David Coen, founding Director of the UCL Global Governance Institute (GGI), and I have just published a Commentary in the journal Governance which sets out our initial thoughts on an ambitious new research agenda on global governance. Together with colleagues at UCL and beyond, the GGI is dedicated to advancing a research agenda on global governance which seeks to integrate insights across an theoretically and empirically-rich second generation of scholarship to ground a powerful third generation of global governance scholarship, distinguished by a concern for the complexity and dynamism of global public policy-making and delivery in the 21st century. An extract of the piece follows, the full publication can be viewed here.
Global governance is not working. The rapid development of economic globalization and deepening interdependence of cross-border activity belie the relative absence of governance mechanisms capable of effectively tackling global public policy issues.
From financial regulation to noncommunicable diseases, bio-pathogen containment, and, of course, climate change mitigation, global governance is failing to find solutions. It is imperative that we make progress in understanding blockage and ways through.
A first generation of global governance research, principally in international relations (IR), has focused almost exclusively on formal mechanisms of interstate relations within public multilateral institutions, such as the United Nations and the World Bank.With these structures apparently in gridlock, many observers now regard global governance to be in crisis.

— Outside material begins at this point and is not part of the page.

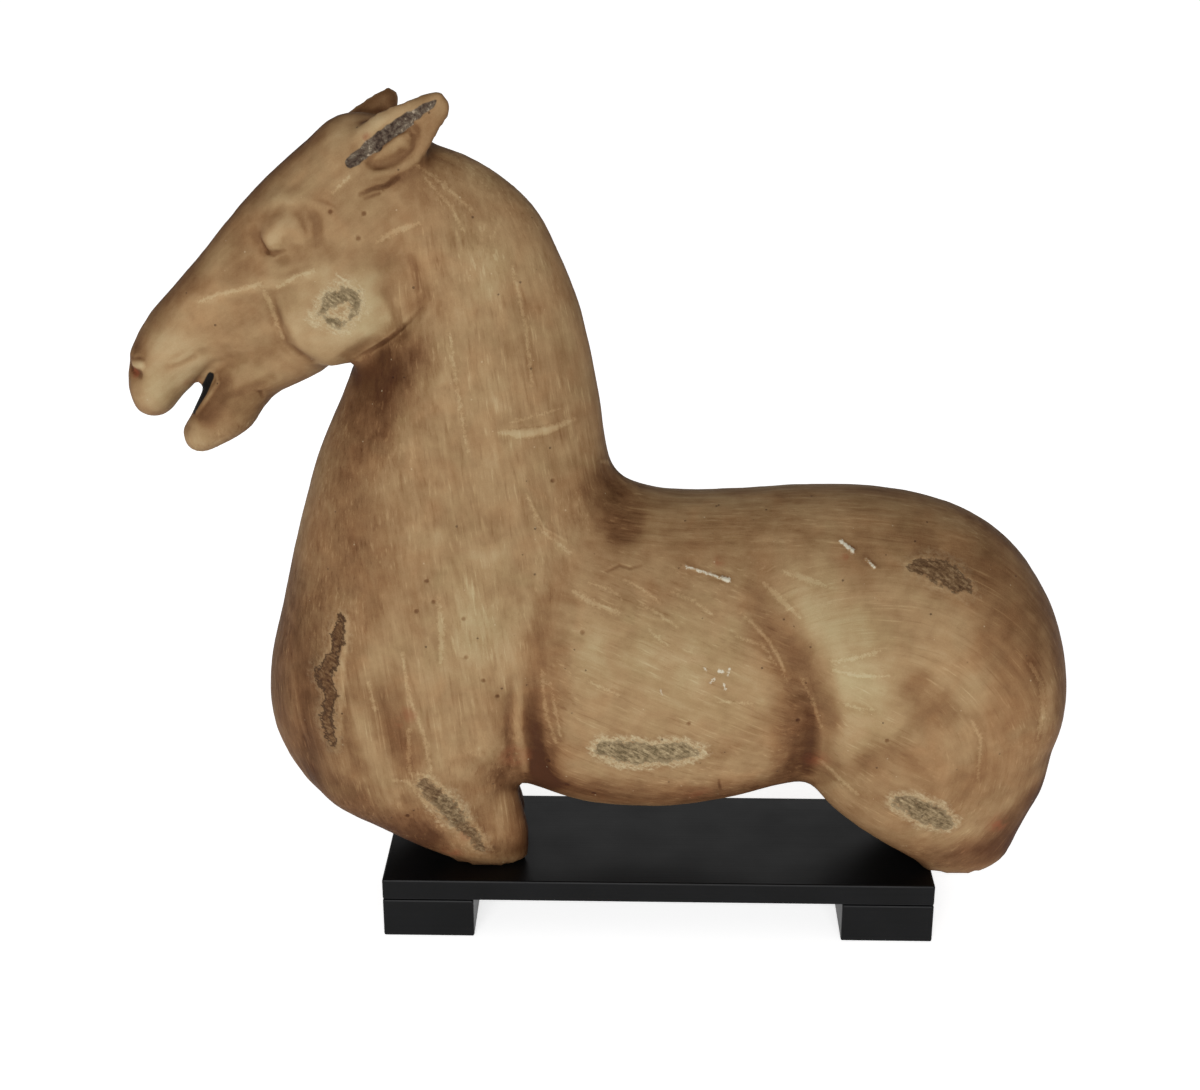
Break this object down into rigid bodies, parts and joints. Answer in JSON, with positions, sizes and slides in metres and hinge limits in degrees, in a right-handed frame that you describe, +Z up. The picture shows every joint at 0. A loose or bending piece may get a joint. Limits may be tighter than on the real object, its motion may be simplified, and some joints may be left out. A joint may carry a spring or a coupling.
{
  "type": "pottery horse figure",
  "caption": "Legless pottery horse with an arched neck, pricked ears and open mouth, resting on a low black wooden stand.",
  "frame": {"origin": "below the middle of the horse's length and width, on the plane that the stand's feet rest on", "axes": "+Z up, -X the way the horse faces, +Y towards the horse's right side"},
  "size_m": [0.6046, 0.1533, 0.5569],
  "materials": {
    "pottery": "matte brown slip, brushed and worn",
    "black_lacquer": "satin black lacquer"
  },
  "bodies": {
    "root": {"horse": "pottery", "stand_board": "black_lacquer", "stand_foot_front": "black_lacquer", "stand_foot_rear": "black_lacquer"}
  },
  "joints": []
}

However, a second generation of disparate scholarship spanning IR, European Union Public Policy (EPP) and International Law (IL) has begun to investigate new forms of public and private global governance as a response to the limitations faced by states in tackling pressing transboundary challenges.
IR itself epitomizes this rebellion against old orthodoxies, having decisively shifted away in recent years from international relations to world politics, defined not simply by anarchic system structures, but also by an infrastructure built on liberal principles and the presence of diverse social forces.
We argue here that integration across this theoretically and empirically rich second generation of scholarship can ground a powerful third generation of global governance research, distinguished by a concern for the complexity and dynamism of global public policymaking and delivery in the new century.